Typically, that comes from:
- Retaining or regaining forward flexion
- Adding some of the proper left tilt in transition
- Avoiding the urge to stand up away from the ball
This is a major separator between skilled players and amateurs. Better players tend to organize the body so the hands can work out and across later. Many amateurs lose that opportunity in transition by casting, standing up, or letting the club get too far behind them.
What Tour Swings Tend to Show
When you study strong ball strikers on video, the pattern repeats itself. Players such as Nick Watney, Graham McDowell, Jordan Spieth, Rory McIlroy, Sam Snead, and Ben Hogan may all have different styles, but through impact you often see the same broad idea:
- The hands are not excessively high in the downswing
- The path of the hands works more toward the target than most amateurs expect
- The rise of the hands is gradual, not abrupt
- The arms extend through the strike instead of collapsing
One useful observation is that pros often do not look like they are lifting the hands faster than amateurs. In fact, many skilled players appear to have less upward hand motion through impact. What they do have is more motion toward the target. That is a huge reason their arms can extend so well and the club can stay low through the hitting area.
That is the visual signature of width. The club is not being snatched upward. It is being delivered through the ball.
What the Amateur Pattern Usually Looks Like
Once you know what to look for, the opposite pattern becomes easy to recognize.
1. Hands Too High in the Downswing
Many amateurs reach shaft-parallel in the downswing with the hands closer to the belt line than the mid-thigh area. Often this happens because they have:
- Started casting the club
- Stood the upper body up
- Lost forward bend too early
That higher hand position makes it difficult to produce a long, level flatspot through impact.
2. A “Down Then Up” Handle Pattern
Instead of the hands moving across with a gentle rise, many golfers create more of a V-shaped path:
- The handle works down steeply approaching impact
- Then shoots upward quickly after contact
This often leads to a strike that is less stable, with less extension and less room for the body to support the motion.
3. The Club Gets Too Far Behind the Body
Another common issue is that by the time the hands reach roughly shaft-parallel, they are too far behind the torso. This is a critical checkpoint. If your hands are trailing behind your body too much at that stage, you have likely cast the club or disconnected the sequence.
From there, good body motion becomes difficult. If you were to add proper side bend and rotation with the club already stuck behind you, the club would tend to bottom out too early and hit fat shots. So your body instinctively avoids that. Instead, you compensate by keeping the hands going down longer, then lifting them abruptly.
That compensation can produce:
- Fat shots
- Toe strikes
- Weak shots right
- Sometimes heel contact if early extension enters the picture
Why This Matters for Contact and Consistency
The flatspot is not just a pretty visual.
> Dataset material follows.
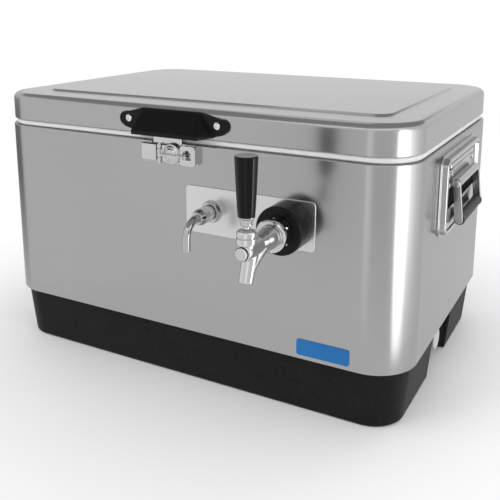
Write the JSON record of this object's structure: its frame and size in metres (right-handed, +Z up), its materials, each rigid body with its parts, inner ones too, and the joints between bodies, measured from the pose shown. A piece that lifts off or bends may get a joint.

It has direct consequences for how you strike the ball.
When your hands move across with width and a gentle rise, several good things happen:
- The club stays low to the ground through the hitting area
- You are more likely to get a brushing, shallow strike
- Your arms can extend through the ball instead of folding
- The strike tends to feel more solid and centered
- Low-point control improves
By contrast, when the handle works too much down and then too much up, you often lose the stable geometry that supports crisp contact. The club either crashes into the turf, exits too steeply, or changes direction too abruptly to produce reliable strike quality.
This is why the flatspot is so closely tied to consistency. It is not just about club aesthetics. It is about whether the club is traveling through impact in a way that gives you margin for error.
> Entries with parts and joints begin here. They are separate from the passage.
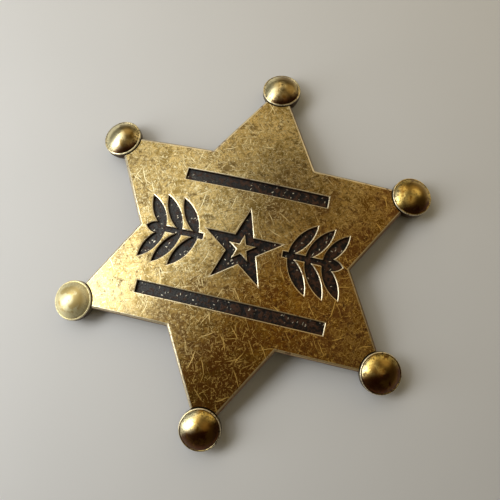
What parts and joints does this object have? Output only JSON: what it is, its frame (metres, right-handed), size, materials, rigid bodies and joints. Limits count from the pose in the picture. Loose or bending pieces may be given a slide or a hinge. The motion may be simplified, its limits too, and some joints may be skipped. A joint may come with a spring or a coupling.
{
  "type": "six-pointed star badge",
  "caption": "Domed metal star badge with round rivet studs at its tips, a sunk blackened ornament on its face and a pin bar on its back for fastening to cloth.",
  "frame": {"origin": "middle of the box's underside, on the surface that the badge lies on, face up, on its rivet tails", "axes": "+X to the right of the badge as its wearer's viewer sees it, +Y towards its top point, +Z out of its face"},
  "size_m": [0.0614, 0.0698, 0.0058],
  "materials": {
    "antique_brass": "worn satin with fine scratches and brown patina",
    "stud_brass": "worn polish with dark patina round the foot of the cap",
    "black_enamel": "rough black with brass specks",
    "pin_metal": "dull brass plating"
  },
  "bodies": {
    "root": {"star_plate": "antique_brass", "stud_1": "stud_brass", "stud_2": "stud_brass", "stud_3": "stud_brass", "stud_4": "stud_brass", "stud_5": "stud_brass", "stud_6": "stud_brass", "upper_bar_enamel": "black_enamel", "lower_bar_enamel": "black_enamel", "middle_star_enamel": "black_enamel", "left_laurel_enamel": "black_enamel", "right_laurel_enamel": "black_enamel", "pin_bar": "pin_metal"}
  },
  "joints": []
}
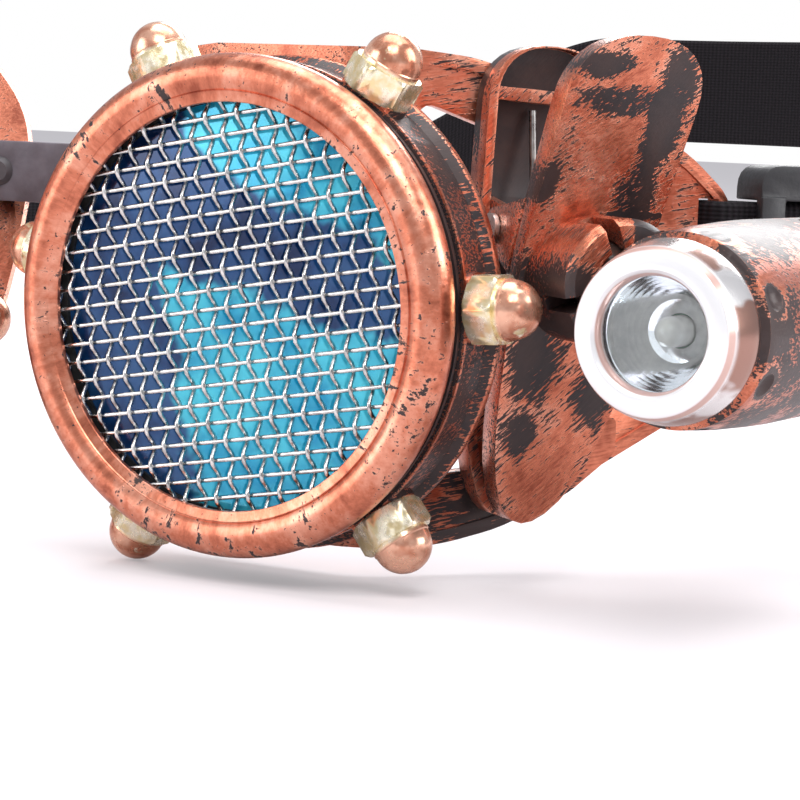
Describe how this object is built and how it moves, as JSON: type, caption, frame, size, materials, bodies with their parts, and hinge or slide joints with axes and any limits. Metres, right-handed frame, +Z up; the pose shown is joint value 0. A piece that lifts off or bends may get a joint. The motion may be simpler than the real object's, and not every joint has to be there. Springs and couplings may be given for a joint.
{
  "type": "steampunk goggles",
  "caption": "Antique copper goggles: round cups with wire mesh over blue lenses, cap nuts, elastic strap and a clip-on swivel torch.",
  "frame": {"origin": "centre of the wearer's left bezel opening, in the bezel's front plane", "axes": "+X towards the wearer's left, +Y from the lens back to the face, +Z up"},
  "size_m": [0.2138, 0.2358, 0.0736],
  "materials": {
    "patina": "satin",
    "copper": "satin",
    "wire": "satin",
    "black_ring": "matte",
    "blue_glass": "gloss",
    "rubber": "matte",
    "gold": "polished",
    "stud_brass": "satin",
    "bridge_band": "matte",
    "spring_steel": "satin",
    "black_gloss": "gloss",
    "chrome": "polished",
    "clear_glass": "gloss",
    "mirror": "polished",
    "led": "gloss",
    "board": "satin",
    "cells": "satin",
    "elastic": "matte",
    "black_plastic": "gloss"
  },
  "bodies": {
    "frame": {"cup_left": "patina", "mesh_left": "wire", "spacer_left": "black_ring", "lens_left": "blue_glass", "gasket_left": "rubber", "nuts_left": "gold", "studs_left": "stud_brass", "cup_right": "patina", "mesh_right": "wire", "spacer_right": "black_ring", "lens_right": "blue_glass", "gasket_right": "rubber", "nuts_right": "gold", "studs_right": "stud_brass", "bridge_band": "bridge_band", "bridge_rivets": "bridge_band", "clip_back": "copper", "clip_pin": "wire", "clip_spring": "spring_steel", "strap_return_left": "elastic", "strap_return_right": "elastic", "head_strap": "elastic"},
    "left_bezel": {"bezel_left": "copper"},
    "right_bezel": {"bezel_right": "copper"},
    "clip_jaw": {"clip_front": "copper"},
    "torch_ball": {"ball_stud": "black_gloss"},
    "torch": {"torch_barrel": "patina", "torch_head": "chrome", "torch_lens": "clear_glass", "torch_reflector": "mirror", "torch_led": "led", "torch_board": "board", "torch_cells": "cells", "torch_spring": "wire"},
    "tail_cap": {"torch_tail_cap": "copper"},
    "tail_button": {"torch_button": "rubber"},
    "adjuster": {"strap_slider": "black_plastic"}
  },
  "joints": [
    {"name": "left_bezel_unscrew", "type": "hinge", "parent": "frame", "child": "left_bezel", "pos_m": [0, 0.004, 0], "axis": [0, -1, 0], "range_deg": [0, 360]},
    {"name": "right_bezel_unscrew", "type": "hinge", "parent": "frame", "child": "right_bezel", "pos_m": [-0.076, 0.004, 0], "axis": [0, -1, 0], "range_deg": [0, 360]},
    {"name": "clip_open", "type": "hinge", "parent": "frame", "child": "clip_jaw", "pos_m": [0.0307, 0.02698, 0.00999], "axis": [-0.601, -0.7975, 0.0523], "range_deg": [0, 20], "stiffness_Nm_per_rad": 0.4, "springref_deg": -28.65, "deforming": ["clip_spring"]},
    {"name": "torch_yaw", "type": "hinge", "parent": "clip_jaw", "child": "torch_ball", "pos_m": [0.04236, 0.01787, 0.0052], "axis": [0, 0, 1], "range_deg": [-30, 2]},
    {"name": "torch_pitch", "type": "hinge", "parent": "torch_ball", "child": "torch", "pos_m": [0.04236, 0.01787, 0.0052], "axis": [1, 0, 0], "range_deg": [-40, 40]},
    {"name": "tail_cap_unscrew", "type": "hinge", "parent": "torch", "child": "tail_cap", "pos_m": [0.0595, 0.04, 0.0018], "axis": [0, 1, 0], "range_deg": [0, 360]},
    {"name": "tail_button_press", "type": "slide", "parent": "tail_cap", "child": "tail_button", "axis": [0, -1, 0], "range_m": [0, 0.0012], "stiffness_N_per_m": 600, "springref_m": -0.001},
    {"name": "strap_adjust", "type": "slide", "parent": "frame", "child": "adjuster", "axis": [0.6018, 0.7986, 0], "range_m": [-0.0015, 0.008]}
  ]
}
The “Wipe” and Bracing Connection
If you have heard Tyler talk about the wipe, this video gives you a practical way to visualize it. The wipe is part of what helps the arms and hands work more across the body and toward the target through impact rather than immediately inward or upward.
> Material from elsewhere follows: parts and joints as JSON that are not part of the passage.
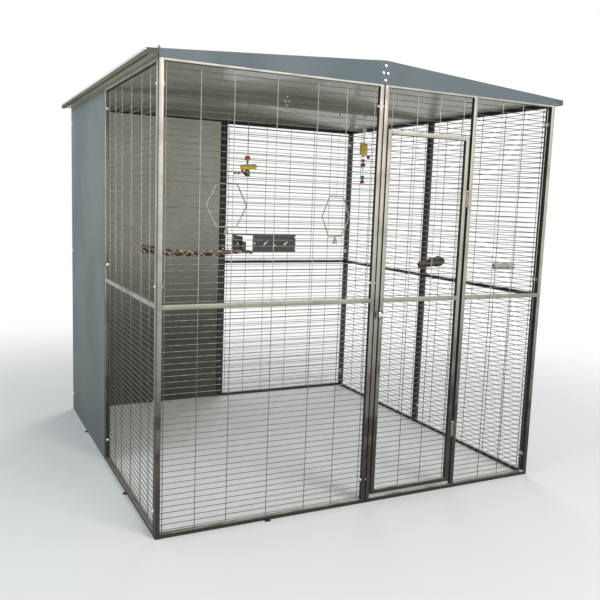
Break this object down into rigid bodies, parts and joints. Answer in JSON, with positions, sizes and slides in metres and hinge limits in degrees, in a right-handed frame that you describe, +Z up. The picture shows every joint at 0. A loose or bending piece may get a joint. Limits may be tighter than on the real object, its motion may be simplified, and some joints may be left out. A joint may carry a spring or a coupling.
{
  "type": "bird aviary",
  "caption": "Walk-in bird aviary of bolted steel tube panels with welded mesh, a low-pitched roof, two closed corner walls, a hinged door, swing-in feeders, perches, swings and toys.",
  "frame": {"origin": "on the floor in the middle of the whole aviary's box, roof overhang and latch knob included", "axes": "+Z up, +X to the right as seen by a keeper who stands in front of the door, +Y from the front wall to the back wall"},
  "size_m": [2.1, 2.07, 2.007],
  "materials": {
    "tube": "satin stainless steel tube",
    "wire": "welded mesh wire, satin",
    "outer_skin": "smooth light blue-grey sheet",
    "inner_skin": "smooth olive-grey sheet",
    "fascia": "blue-grey painted gable plate",
    "roof": "glossy pale roof panel with a light core",
    "roof_edge": "cream edge channel",
    "bolt": "bright zinc or stainless bolt",
    "hinge": "turned steel hinge",
    "latch": "bright latch",
    "feeder": "dark satin stainless steel",
    "cup": "stainless steel cup",
    "pale_wood": "bare pale wood",
    "dark_wood": "dark knobby branch",
    "vine": "twisted dry vine",
    "toy": "coloured wooden and plastic beads",
    "hanger": "thin steel wire"
  },
  "bodies": {
    "cabin": {"back_fascia": "fascia", "back_left_frame": "tube", "back_left_inner_sheet": "inner_skin", "back_left_outer_sheet": "outer_skin", "back_right_frame": "tube", "back_right_mesh": "wire", "corner_bolts": "bolt", "corner_tabs": "tube", "feeder_frame": "feeder", "front_fascia": "fascia", "front_left_frame": "tube", "front_left_mesh": "wire", "front_right_frame": "tube", "front_right_mesh": "wire", "gable_bolts": "bolt", "ground_tabs": "tube", "hinge_post_halves": "hinge", "knobby_perch": "dark_wood", "latch_keeper": "latch", "left_back_frame": "tube", "left_back_inner_sheet": "inner_skin", "left_back_outer_sheet": "outer_skin", "left_front_frame": "tube", "left_front_mesh": "wire", "mid_truss": "fascia", "pale_perch": "pale_wood", "perch_fixings": "bolt", "ridge_cap": "roof_edge", "right_back_frame": "tube", "right_back_mesh": "wire", "right_front_frame": "tube", "right_front_mesh": "wire", "roof_left_edge": "roof_edge", "roof_left_panel": "roof", "roof_right_edge": "roof_edge", "roof_right_panel": "roof", "seam_bolts": "bolt", "seam_spacers": "bolt", "swing_eyes": "hanger", "vine_perch": "vine"},
    "door": {"door_frame": "tube", "door_mesh": "wire", "hinge_door_halves": "hinge", "latch_guide": "latch"},
    "latch_bolt": {"latch_bolt": "latch"},
    "feeder_left": {"feeder_left_door": "feeder", "feeder_left_cup": "cup"},
    "feeder_middle": {"feeder_middle_door": "feeder", "feeder_middle_cup": "cup"},
    "feeder_right": {"feeder_right_door": "feeder", "feeder_right_cup": "cup"},
    "swing_left": {"swing_left_hanger": "hanger", "swing_left_ring": "pale_wood"},
    "swing_right": {"swing_right_hanger": "hanger", "swing_right_ring": "pale_wood"},
    "toy_left": {"toy_left_hanger": "hanger", "toy_left_beads": "toy"},
    "toy_right": {"toy_right_hanger": "hanger", "toy_right_beads": "toy"}
  },
  "joints": [
    {"name": "door_swing", "type": "hinge", "parent": "cabin", "child": "door", "pos_m": [0.488, -1.011, 0], "axis": [0, 0, 1], "range_deg": [0, 110]},
    {"name": "latch_slide", "type": "slide", "parent": "door", "child": "latch_bolt", "axis": [-1, 0, 0], "range_m": [0, 0.012]},
    {"name": "feeder_left_swing", "type": "hinge", "parent": "cabin", "child": "feeder_left", "pos_m": [0.0783, 0.941, 1.09], "axis": [0, 0, 1], "range_deg": [0, 90]},
    {"name": "feeder_middle_swing", "type": "hinge", "parent": "cabin", "child": "feeder_middle", "pos_m": [0.23563, 0.941, 1.09], "axis": [0, 0, 1], "range_deg": [-90, 0]},
    {"name": "feeder_right_swing", "type": "hinge", "parent": "cabin", "child": "feeder_right", "pos_m": [0.39297, 0.941, 1.09], "axis": [0, 0, 1], "range_deg": [-90, 0]},
    {"name": "swing_left_swing", "type": "hinge", "parent": "cabin", "child": "swing_left", "pos_m": [-0.343, -0.015, 1.897], "axis": [1, 0, 0], "range_deg": [-25, 25]},
    {"name": "swing_right_swing", "type": "hinge", "parent": "cabin", "child": "swing_right", "pos_m": [0.341, -0.015, 1.897], "axis": [1, 0, 0], "range_deg": [-25, 25]},
    {"name": "toy_left_swing", "type": "hinge", "parent": "cabin", "child": "toy_left", "pos_m": [-0.228, -0.015, 1.897], "axis": [1, 0, 0], "range_deg": [-25, 25]},
    {"name": "toy_right_swing", "type": "hinge", "parent": "cabin", "child": "toy_right", "pos_m": [0.51, -0.015, 1.897], "axis": [1, 0, 0], "range_deg": [-25, 25]}
  ]
}
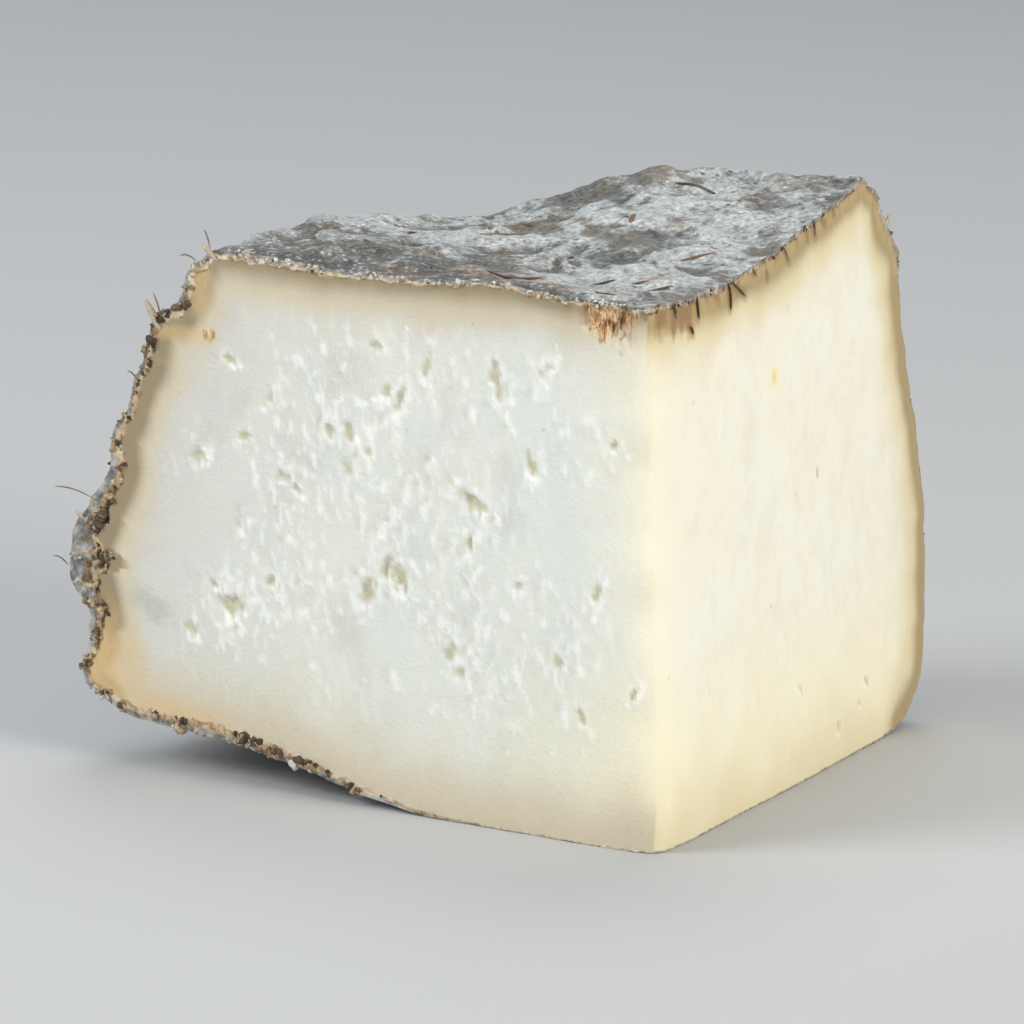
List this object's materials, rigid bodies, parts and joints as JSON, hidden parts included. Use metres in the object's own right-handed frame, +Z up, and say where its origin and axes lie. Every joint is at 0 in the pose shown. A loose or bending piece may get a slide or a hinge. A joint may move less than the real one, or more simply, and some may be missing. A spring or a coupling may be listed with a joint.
{
  "type": "sheep cheese wedge",
  "caption": "Quarter wedge of a small aged sheep cheese: two flat cut faces of pale paste, with a craggy mouldy rind and embedded needles over the top and the curved back.",
  "frame": {"origin": "on the flat face that the wedge rests on, 42 mm behind the bottom of the edge where the two cuts meet, midway between the cuts", "axes": "+Z up; the edge where the cuts meet points to -Y; the left cut face looks to -X and -Y, the right one to +X and -Y, and the curved rind to +Y"},
  "size_m": [0.1057, 0.0741, 0.067],
  "materials": {
    "cheese": "pale semi-matt paste on the cuts, rough grey-white mouldy rind outside"
  },
  "bodies": {
    "root": {"sheep_cheese_wedge": "cheese"}
  },
  "joints": []
}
Pair that with bracing, and you get the support needed for the arms to extend without the upper body backing out of the shot. The result is a strike that looks less like a slap and more like a wide, stable sweep through the ball.
That is why the best swings often appear so balanced through impact. The body is not panicking to save the strike. It is supporting a motion that was organized correctly much earlier.
Two Simple Video Checks You Can Use
If you want to evaluate your own swing, these are two practical checkpoints.
-
At shaft-parallel in the downswing, check hand height.
Are your hands roughly around mid-thigh to crotch height, or are they up near the belt line? Lower is not automatically better, but if they are very high, you may be standing up or casting.
-
Check where the hands are relative to your body.
At that same point, are your hands more in front of your torso, or are they stuck behind you? If they are too far behind, you likely released the club too early and will have trouble producing a clean flatspot.
Then watch the through-swing. Do the hands move more across and slightly up, or do they move down then sharply up and in? That one visual can tell you a lot.
How to Apply This Understanding in Practice
The best way to use this concept is not to force your hands into a shape. Instead, use the flatspot as feedback for whether the motion before impact is organized well enough.
When you practice, focus on these priorities:
- Keep your upper body from standing up too early
- Improve your transition alignments so the hands can shallow and lower appropriately
- Get the clubface organized earlier so you do not need to throw the clubhead
- Feel the hands and arms working through the ball toward the target, not just upward
- Use face-on video to monitor whether your hand path is becoming flatter and wider
A useful mindset is to think of the club brushing through the hitting area rather than stabbing down and escaping upward. You are trying to create width through impact, supported by body rotation, side bend, and late extension.
If you can begin to recognize that gentle, across-the-line hand motion on video, you will have a much clearer picture of what quality impact really looks like. And once you can see it, you can start building the movements that produce it more consistently.